/---

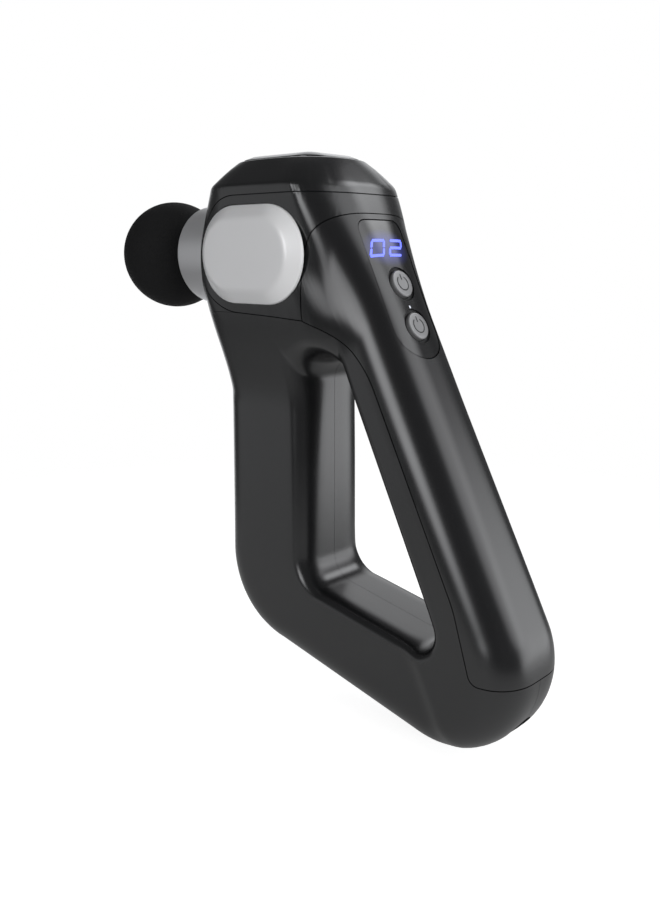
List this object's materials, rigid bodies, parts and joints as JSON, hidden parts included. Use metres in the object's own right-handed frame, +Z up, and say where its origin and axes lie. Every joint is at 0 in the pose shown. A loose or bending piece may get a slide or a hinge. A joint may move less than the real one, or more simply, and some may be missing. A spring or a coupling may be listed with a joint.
{
  "type": "massage gun",
  "caption": "Percussive massage gun with a looped D-shaped handle, a ball head on a pull-out stem, silver side caps and a rear control panel with a display and press buttons",
  "frame": {"origin": "centre of the overall box at its lowest point", "axes": "X runs from the ball (-X) to the rear handle (+X), Y across the gun, Z up along the gun as it is held upright"},
  "size_m": [0.2224, 0.0692, 0.2231],
  "materials": {
    "shell_plastic": "moulded plastic, fine satin",
    "gloss_black": "polished black plastic",
    "silver_trim": "satin silver",
    "collar_metal": "fine turned aluminium",
    "seal_rubber": "matt rubber",
    "ball_rubber": "dense matt foam rubber",
    "button_metal": "satin grey metal",
    "digit_light": "lit blue segments",
    "led_light": "small indicator lens",
    "white_plastic": "natural nylon",
    "circuit_board": "solder mask green",
    "chip_plastic": "moulded component body",
    "steel": "ground steel",
    "bright_steel": "polished steel",
    "cast_alloy": "die cast alloy",
    "dark_steel": "black zinc",
    "bronze": "sintered bronze",
    "copper_wire": "enamelled copper winding",
    "cell_wrap": "shrink film",
    "nickel": "nickel strip",
    "wire_yellow": "wire insulation",
    "wire_red": "wire insulation",
    "stem_plastic": "glass filled nylon"
  },
  "bodies": {
    "housing": {"front_hood": "shell_plastic", "head_housing": "shell_plastic", "left_frame": "shell_plastic", "right_frame": "shell_plastic", "rear_cover": "shell_plastic", "top_plate": "gloss_black", "side_cap_left": "silver_trim", "side_cap_right": "silver_trim", "nose_collar": "collar_metal", "nose_seal": "seal_rubber", "control_panel": "gloss_black", "display_digits": "digit_light", "button_rings": "chip_plastic", "status_led": "led_light", "control_board": "circuit_board", "tact_switches": "chip_plastic", "display_module": "chip_plastic", "charge_jack": "seal_rubber", "jack_pin": "bright_steel", "battery_cells": "cell_wrap", "battery_holder": "white_plastic", "battery_tabs": "nickel", "battery_board": "circuit_board", "drive_frame": "cast_alloy", "guide_bush": "bronze", "damper_pads": "seal_rubber", "drive_screws": "dark_steel", "case_screws": "dark_steel", "motor_stator": "steel", "motor_coils": "copper_wire", "shaft_bearings": "bright_steel", "driver_board": "circuit_board", "driver_parts": "chip_plastic", "phase_wires": "wire_yellow", "battery_wires": "wire_red"},
    "rotor": {"rotor_can": "dark_steel", "rotor_magnets": "nickel", "motor_shaft": "bright_steel", "crank_disc": "steel", "crank_pin": "bright_steel", "crank_roller": "bronze"},
    "rod": {"connecting_rod": "cast_alloy", "big_end_liner": "bronze", "small_end_bush": "bronze"},
    "plunger_body": {"plunger": "bright_steel", "wrist_pin": "bright_steel"},
    "massage_head": {"head_stem": "stem_plastic", "stem_rings": "seal_rubber", "massage_ball": "ball_rubber"},
    "speed_key": {"speed_button": "button_metal", "speed_actuator": "white_plastic"},
    "power_key": {"power_button": "button_metal", "power_actuator": "white_plastic"}
  },
  "joints": [
    {"name": "motor_spin", "type": "hinge", "parent": "housing", "child": "rotor", "pos_m": [0.00305, 0, 0.18412], "axis": [0, 1, 0], "continuous": true},
    {"name": "plunger_stroke", "type": "slide", "parent": "housing", "child": "plunger_body", "axis": [1, 0, 0], "range_m": [-0.005, 0.005]},
    {"name": "rod_swing", "type": "hinge", "parent": "plunger_body", "child": "rod", "pos_m": [-0.02695, 0, 0.18412], "axis": [0, 1, 0], "range_deg": [-9.6, 9.6]},
    {"name": "head_release", "type": "slide", "parent": "plunger_body", "child": "massage_head", "axis": [-1, 0, 0], "range_m": [0, 0.03]},
    {"name": "speed_press", "type": "slide", "parent": "housing", "child": "speed_key", "axis": [-0.8925, 0, -0.4511], "range_m": [0, 0.0005]},
    {"name": "power_press", "type": "slide", "parent": "housing", "child": "power_key", "axis": [-0.8925, 0, -0.4511], "range_m": [0, 0.0005]}
  ]
}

\---

Work to do |
Copy every line verbatim.

Answer to the exercise |
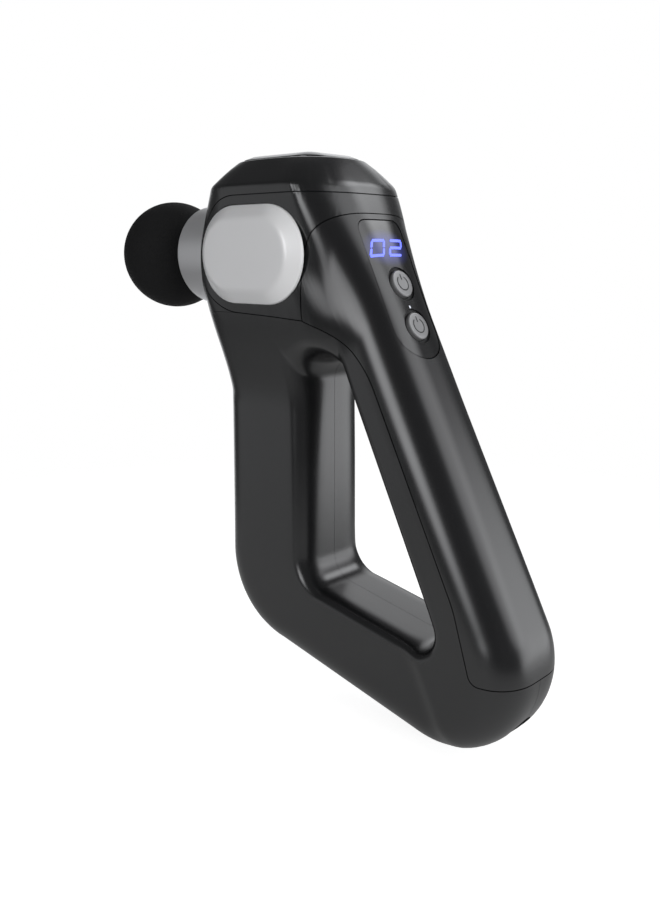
List this object's materials, rigid bodies, parts and joints as JSON, hidden parts included. Use metres in the object's own right-handed frame, +Z up, and say where its origin and axes lie. Every joint is at 0 in the pose shown. A loose or bending piece may get a slide or a hinge. A joint may move less than the real one, or more simply, and some may be missing. A spring or a coupling may be listed with a joint.
{
  "type": "massage gun",
  "caption": "Percussive massage gun with a looped D-shaped handle, a ball head on a pull-out stem, silver side caps and a rear control panel with a display and press buttons",
  "frame": {"origin": "centre of the overall box at its lowest point", "axes": "X runs from the ball (-X) to the rear handle (+X), Y across the gun, Z up along the gun as it is held upright"},
  "size_m": [0.2224, 0.0692, 0.2231],
  "materials": {
    "shell_plastic": "moulded plastic, fine satin",
    "gloss_black": "polished black plastic",
    "silver_trim": "satin silver",
    "collar_metal": "fine turned aluminium",
    "seal_rubber": "matt rubber",
    "ball_rubber": "dense matt foam rubber",
    "button_metal": "satin grey metal",
    "digit_light": "lit blue segments",
    "led_light": "small indicator lens",
    "white_plastic": "natural nylon",
    "circuit_board": "solder mask green",
    "chip_plastic": "moulded component body",
    "steel": "ground steel",
    "bright_steel": "polished steel",
    "cast_alloy": "die cast alloy",
    "dark_steel": "black zinc",
    "bronze": "sintered bronze",
    "copper_wire": "enamelled copper winding",
    "cell_wrap": "shrink film",
    "nickel": "nickel strip",
    "wire_yellow": "wire insulation",
    "wire_red": "wire insulation",
    "stem_plastic": "glass filled nylon"
  },
  "bodies": {
    "housing": {"front_hood": "shell_plastic", "head_housing": "shell_plastic", "left_frame": "shell_plastic", "right_frame": "shell_plastic", "rear_cover": "shell_plastic", "top_plate": "gloss_black", "side_cap_left": "silver_trim", "side_cap_right": "silver_trim", "nose_collar": "collar_metal", "nose_seal": "seal_rubber", "control_panel": "gloss_black", "display_digits": "digit_light", "button_rings": "chip_plastic", "status_led": "led_light", "control_board": "circuit_board", "tact_switches": "chip_plastic", "display_module": "chip_plastic", "charge_jack": "seal_rubber", "jack_pin": "bright_steel", "battery_cells": "cell_wrap", "battery_holder": "white_plastic", "battery_tabs": "nickel", "battery_board": "circuit_board", "drive_frame": "cast_alloy", "guide_bush": "bronze", "damper_pads": "seal_rubber", "drive_screws": "dark_steel", "case_screws": "dark_steel", "motor_stator": "steel", "motor_coils": "copper_wire", "shaft_bearings": "bright_steel", "driver_board": "circuit_board", "driver_parts": "chip_plastic", "phase_wires": "wire_yellow", "battery_wires": "wire_red"},
    "rotor": {"rotor_can": "dark_steel", "rotor_magnets": "nickel", "motor_shaft": "bright_steel", "crank_disc": "steel", "crank_pin": "bright_steel", "crank_roller": "bronze"},
    "rod": {"connecting_rod": "cast_alloy", "big_end_liner": "bronze", "small_end_bush": "bronze"},
    "plunger_body": {"plunger": "bright_steel", "wrist_pin": "bright_steel"},
    "massage_head": {"head_stem": "stem_plastic", "stem_rings": "seal_rubber", "massage_ball": "ball_rubber"},
    "speed_key": {"speed_button": "button_metal", "speed_actuator": "white_plastic"},
    "power_key": {"power_button": "button_metal", "power_actuator": "white_plastic"}
  },
  "joints": [
    {"name": "motor_spin", "type": "hinge", "parent": "housing", "child": "rotor", "pos_m": [0.00305, 0, 0.18412], "axis": [0, 1, 0], "continuous": true},
    {"name": "plunger_stroke", "type": "slide", "parent": "housing", "child": "plunger_body", "axis": [1, 0, 0], "range_m": [-0.005, 0.005]},
    {"name": "rod_swing", "type": "hinge", "parent": "plunger_body", "child": "rod", "pos_m": [-0.02695, 0, 0.18412], "axis": [0, 1, 0], "range_deg": [-9.6, 9.6]},
    {"name": "head_release", "type": "slide", "parent": "plunger_body", "child": "massage_head", "axis": [-1, 0, 0], "range_m": [0, 0.03]},
    {"name": "speed_press", "type": "slide", "parent": "housing", "child": "speed_key", "axis": [-0.8925, 0, -0.4511], "range_m": [0, 0.0005]},
    {"name": "power_press", "type": "slide", "parent": "housing", "child": "power_key", "axis": [-0.8925, 0, -0.4511], "range_m": [0, 0.0005]}
  ]
}